» **Input data**

****************

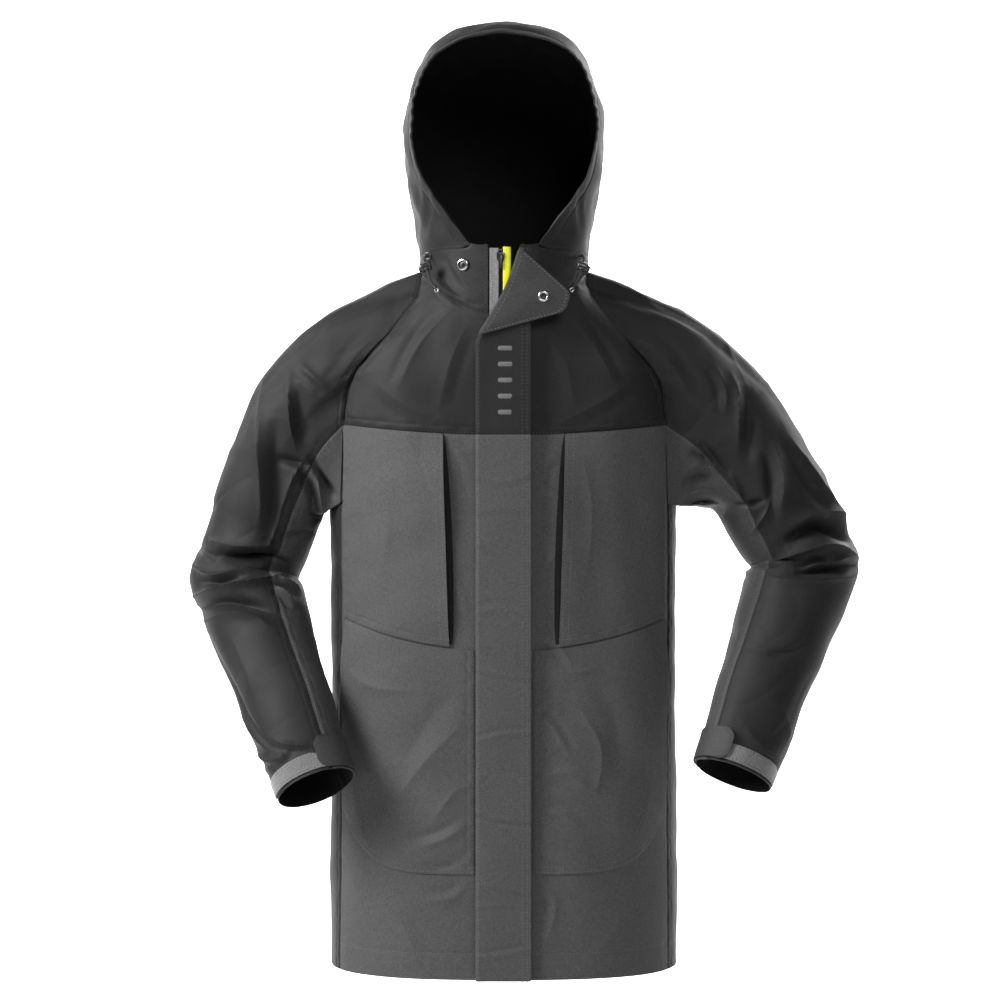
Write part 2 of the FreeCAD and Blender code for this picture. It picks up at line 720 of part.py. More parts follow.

****************

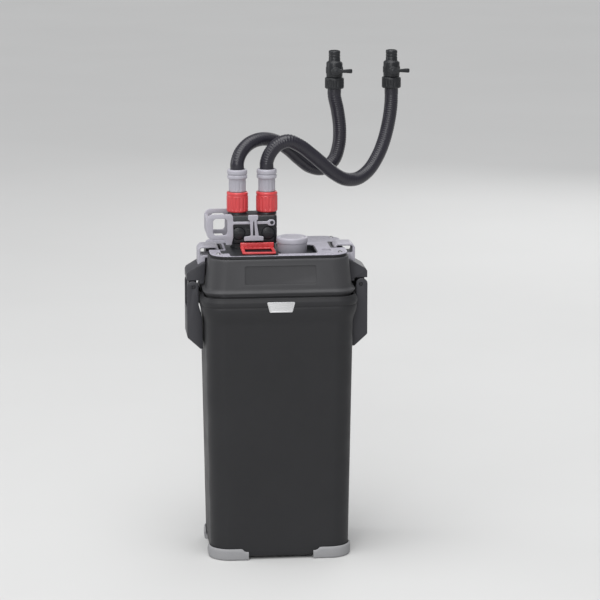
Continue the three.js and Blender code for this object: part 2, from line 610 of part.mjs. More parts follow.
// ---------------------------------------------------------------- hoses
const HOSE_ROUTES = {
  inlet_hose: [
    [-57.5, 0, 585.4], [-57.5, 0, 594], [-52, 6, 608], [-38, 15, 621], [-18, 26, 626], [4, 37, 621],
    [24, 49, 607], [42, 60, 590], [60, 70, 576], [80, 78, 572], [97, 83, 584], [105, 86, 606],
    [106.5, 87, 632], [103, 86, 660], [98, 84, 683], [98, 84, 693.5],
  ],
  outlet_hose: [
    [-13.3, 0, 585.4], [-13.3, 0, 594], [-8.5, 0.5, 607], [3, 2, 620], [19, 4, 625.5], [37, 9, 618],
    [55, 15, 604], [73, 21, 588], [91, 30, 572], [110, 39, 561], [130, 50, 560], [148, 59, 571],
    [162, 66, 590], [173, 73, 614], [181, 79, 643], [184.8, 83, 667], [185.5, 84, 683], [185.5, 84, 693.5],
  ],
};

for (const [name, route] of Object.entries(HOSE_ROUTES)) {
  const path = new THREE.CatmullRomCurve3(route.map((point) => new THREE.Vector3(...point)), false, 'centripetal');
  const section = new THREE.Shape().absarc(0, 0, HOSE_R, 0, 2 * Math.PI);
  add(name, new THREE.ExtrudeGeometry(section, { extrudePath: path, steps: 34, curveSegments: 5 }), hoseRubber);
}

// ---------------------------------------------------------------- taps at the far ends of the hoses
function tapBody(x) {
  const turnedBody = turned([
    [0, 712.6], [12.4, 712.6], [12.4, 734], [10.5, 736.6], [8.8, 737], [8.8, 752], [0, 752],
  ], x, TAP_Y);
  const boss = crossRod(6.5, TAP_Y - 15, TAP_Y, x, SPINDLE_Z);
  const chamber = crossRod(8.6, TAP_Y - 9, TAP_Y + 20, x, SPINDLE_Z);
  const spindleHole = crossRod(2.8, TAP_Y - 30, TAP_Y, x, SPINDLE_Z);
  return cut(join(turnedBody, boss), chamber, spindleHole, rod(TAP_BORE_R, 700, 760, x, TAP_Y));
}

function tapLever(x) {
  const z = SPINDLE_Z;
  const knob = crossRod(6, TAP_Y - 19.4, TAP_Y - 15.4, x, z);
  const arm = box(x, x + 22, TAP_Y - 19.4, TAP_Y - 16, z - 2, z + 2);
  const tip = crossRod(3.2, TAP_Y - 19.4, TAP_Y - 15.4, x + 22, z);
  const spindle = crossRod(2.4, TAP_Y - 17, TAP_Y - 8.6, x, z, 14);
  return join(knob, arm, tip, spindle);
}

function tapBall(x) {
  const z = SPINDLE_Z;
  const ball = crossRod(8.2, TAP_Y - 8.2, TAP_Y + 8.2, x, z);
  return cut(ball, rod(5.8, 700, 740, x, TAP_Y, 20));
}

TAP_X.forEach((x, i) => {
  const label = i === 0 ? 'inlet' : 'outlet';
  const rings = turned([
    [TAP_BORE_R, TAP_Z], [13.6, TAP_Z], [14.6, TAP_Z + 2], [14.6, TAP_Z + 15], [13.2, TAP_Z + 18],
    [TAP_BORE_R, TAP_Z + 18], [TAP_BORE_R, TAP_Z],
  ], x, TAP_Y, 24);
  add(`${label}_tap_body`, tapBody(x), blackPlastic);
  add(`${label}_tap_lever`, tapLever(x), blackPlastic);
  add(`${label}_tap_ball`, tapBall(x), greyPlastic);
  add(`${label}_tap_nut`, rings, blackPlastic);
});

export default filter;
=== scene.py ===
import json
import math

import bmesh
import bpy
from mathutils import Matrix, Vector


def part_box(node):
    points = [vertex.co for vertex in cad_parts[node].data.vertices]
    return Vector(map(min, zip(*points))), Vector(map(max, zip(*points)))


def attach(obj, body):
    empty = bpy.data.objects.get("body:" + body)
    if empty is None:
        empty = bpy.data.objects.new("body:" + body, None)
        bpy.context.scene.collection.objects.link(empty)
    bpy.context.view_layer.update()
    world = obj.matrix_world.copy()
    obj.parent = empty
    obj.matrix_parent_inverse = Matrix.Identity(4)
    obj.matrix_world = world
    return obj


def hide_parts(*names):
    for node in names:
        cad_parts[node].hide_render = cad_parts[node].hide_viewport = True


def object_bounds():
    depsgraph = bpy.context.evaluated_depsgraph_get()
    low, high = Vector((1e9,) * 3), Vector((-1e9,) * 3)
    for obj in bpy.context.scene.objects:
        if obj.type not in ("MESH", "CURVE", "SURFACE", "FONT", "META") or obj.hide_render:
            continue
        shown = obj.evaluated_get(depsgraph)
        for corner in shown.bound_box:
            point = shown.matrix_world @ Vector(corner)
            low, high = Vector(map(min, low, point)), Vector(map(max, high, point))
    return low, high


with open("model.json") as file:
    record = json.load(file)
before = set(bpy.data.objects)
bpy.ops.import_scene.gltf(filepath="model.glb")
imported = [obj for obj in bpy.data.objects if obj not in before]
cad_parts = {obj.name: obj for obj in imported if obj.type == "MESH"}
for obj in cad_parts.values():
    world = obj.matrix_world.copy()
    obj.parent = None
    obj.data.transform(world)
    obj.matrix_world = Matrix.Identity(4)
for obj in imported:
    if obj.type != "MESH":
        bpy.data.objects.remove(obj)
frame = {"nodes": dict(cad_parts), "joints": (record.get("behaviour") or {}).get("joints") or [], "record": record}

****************

» **Short task**
Exactly as written, return the lines from the line containing "TAP_X.forEach((x, i) =>" through the line containing "zip(*points))), Vector(map(max, zip(*points)))", both included.

» **Expected output**
TAP_X.forEach((x, i) => {
  const label = i === 0 ? 'inlet' : 'outlet';
  const rings = turned([
    [TAP_BORE_R, TAP_Z], [13.6, TAP_Z], [14.6, TAP_Z + 2], [14.6, TAP_Z + 15], [13.2, TAP_Z + 18],
    [TAP_BORE_R, TAP_Z + 18], [TAP_BORE_R, TAP_Z],
  ], x, TAP_Y, 24);
  add(`${label}_tap_body`, tapBody(x), blackPlastic);
  add(`${label}_tap_lever`, tapLever(x), blackPlastic);
  add(`${label}_tap_ball`, tapBall(x), greyPlastic);
  add(`${label}_tap_nut`, rings, blackPlastic);
});

export default filter;
=== scene.py ===
import json
import math

import bmesh
import bpy
from mathutils import Matrix, Vector


def part_box(node):
    points = [vertex.co for vertex in cad_parts[node].data.vertices]
    return Vector(map(min, zip(*points))), Vector(map(max, zip(*points)))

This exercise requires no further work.